> **TO DO**
From the listing below, pick out each line with the word "type".

> **EXERCISE DATA**
********************

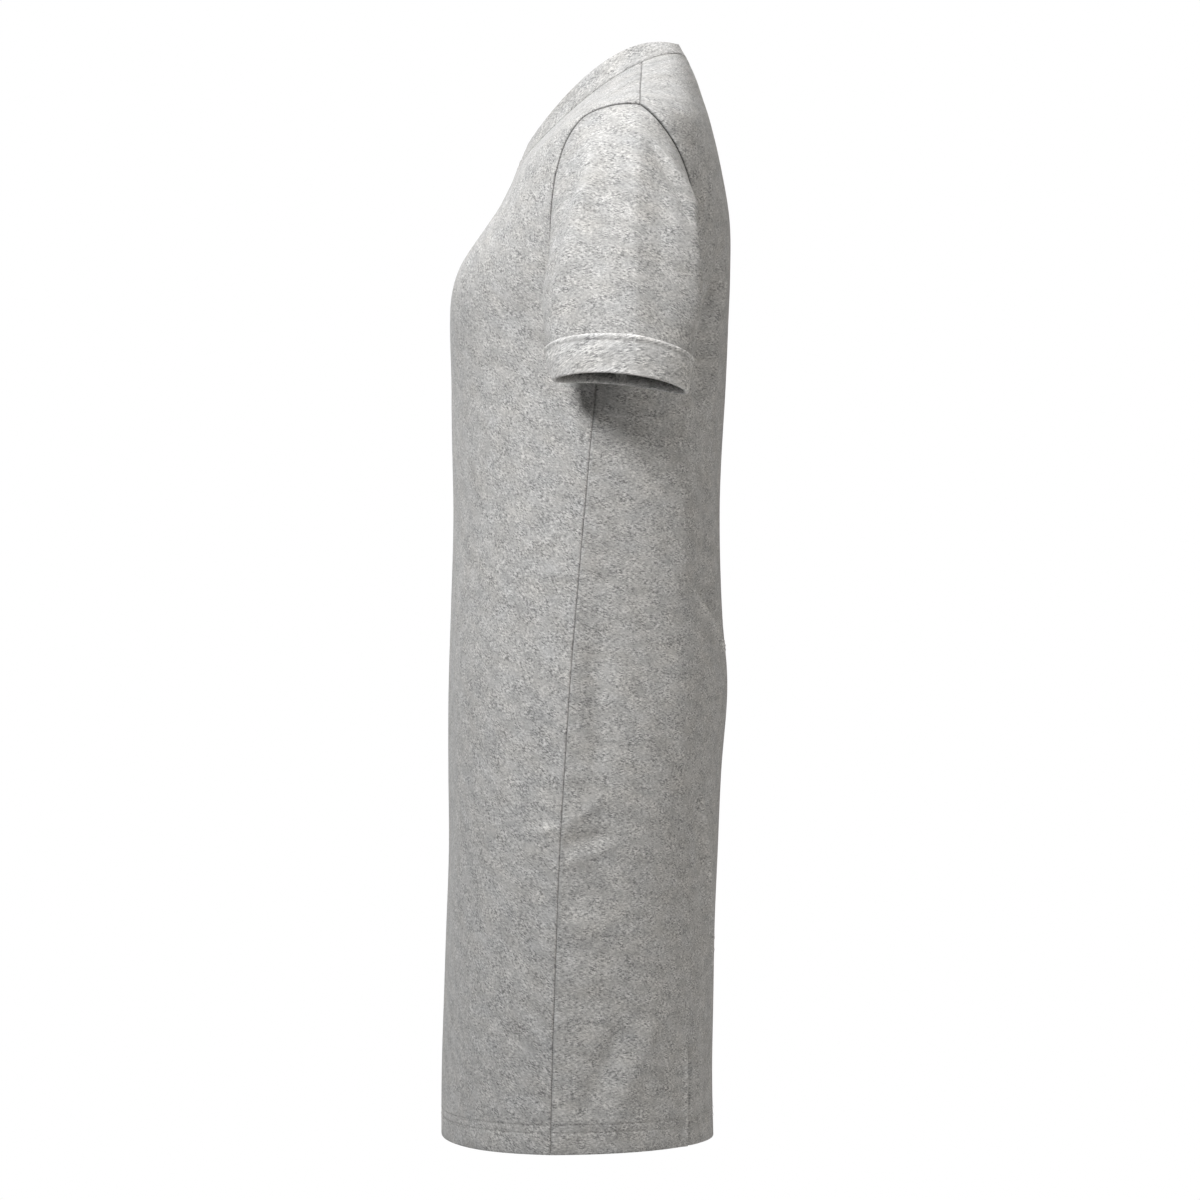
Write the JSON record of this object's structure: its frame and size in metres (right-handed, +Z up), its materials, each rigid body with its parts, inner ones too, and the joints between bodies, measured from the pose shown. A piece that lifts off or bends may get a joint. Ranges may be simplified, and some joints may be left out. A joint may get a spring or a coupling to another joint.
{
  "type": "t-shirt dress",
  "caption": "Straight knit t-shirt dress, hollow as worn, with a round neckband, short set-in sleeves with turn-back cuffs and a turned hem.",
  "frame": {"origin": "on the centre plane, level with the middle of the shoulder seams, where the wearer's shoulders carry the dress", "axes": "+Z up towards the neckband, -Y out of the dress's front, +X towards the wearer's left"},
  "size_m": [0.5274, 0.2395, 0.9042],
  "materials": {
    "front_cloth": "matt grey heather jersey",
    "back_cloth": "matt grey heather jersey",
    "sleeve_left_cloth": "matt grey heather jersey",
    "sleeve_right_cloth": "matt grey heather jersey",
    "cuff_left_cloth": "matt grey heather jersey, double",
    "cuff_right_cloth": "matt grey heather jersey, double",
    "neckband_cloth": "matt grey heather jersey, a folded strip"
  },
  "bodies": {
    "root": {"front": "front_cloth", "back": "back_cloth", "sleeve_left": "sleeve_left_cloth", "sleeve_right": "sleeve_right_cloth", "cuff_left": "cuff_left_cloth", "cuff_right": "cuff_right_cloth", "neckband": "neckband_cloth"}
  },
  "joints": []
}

********************

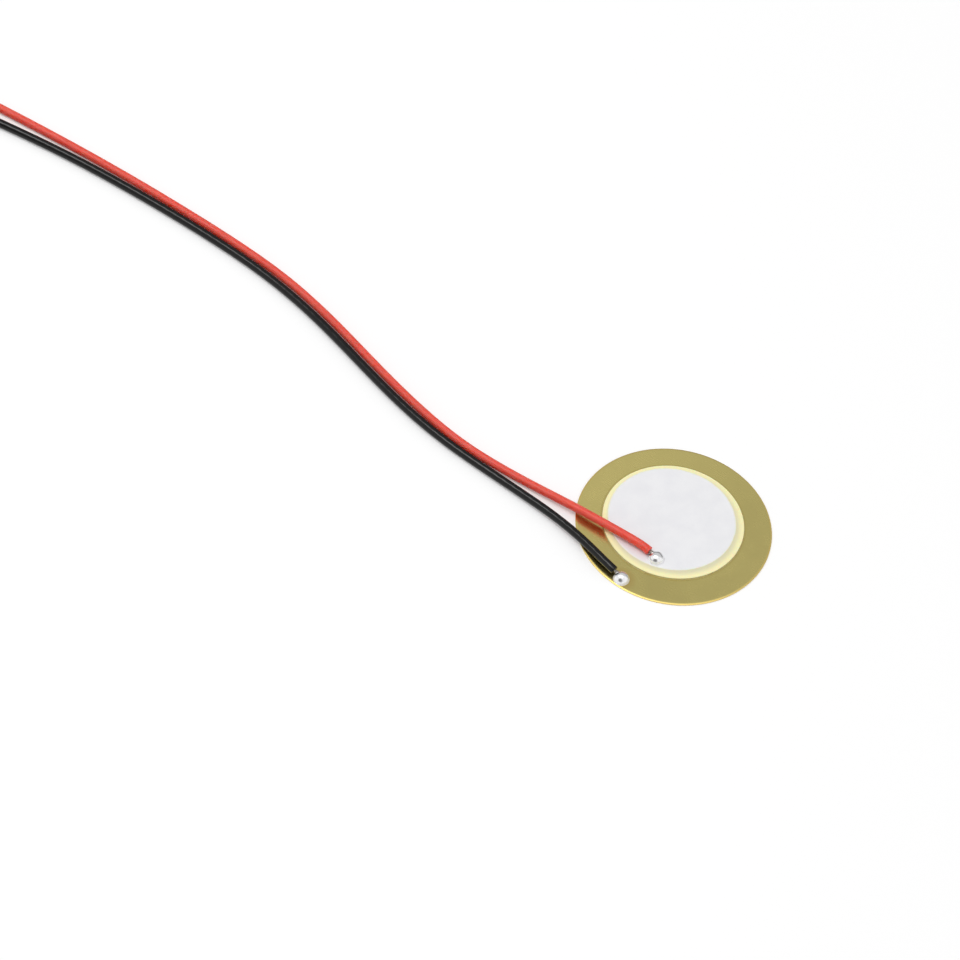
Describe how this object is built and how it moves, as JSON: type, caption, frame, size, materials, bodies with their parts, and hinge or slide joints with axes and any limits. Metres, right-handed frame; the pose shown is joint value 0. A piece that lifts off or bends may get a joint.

********************

> **SOLUTION TO THE EXERCISE**
  "type": "t-shirt dress",
Describe how this object is built and how it moves, as JSON: type, caption, frame, size, materials, bodies with their parts, and hinge or slide joints with axes and any limits. Metres, right-handed frame; the pose shown is joint value 0. A piece that lifts off or bends may get a joint.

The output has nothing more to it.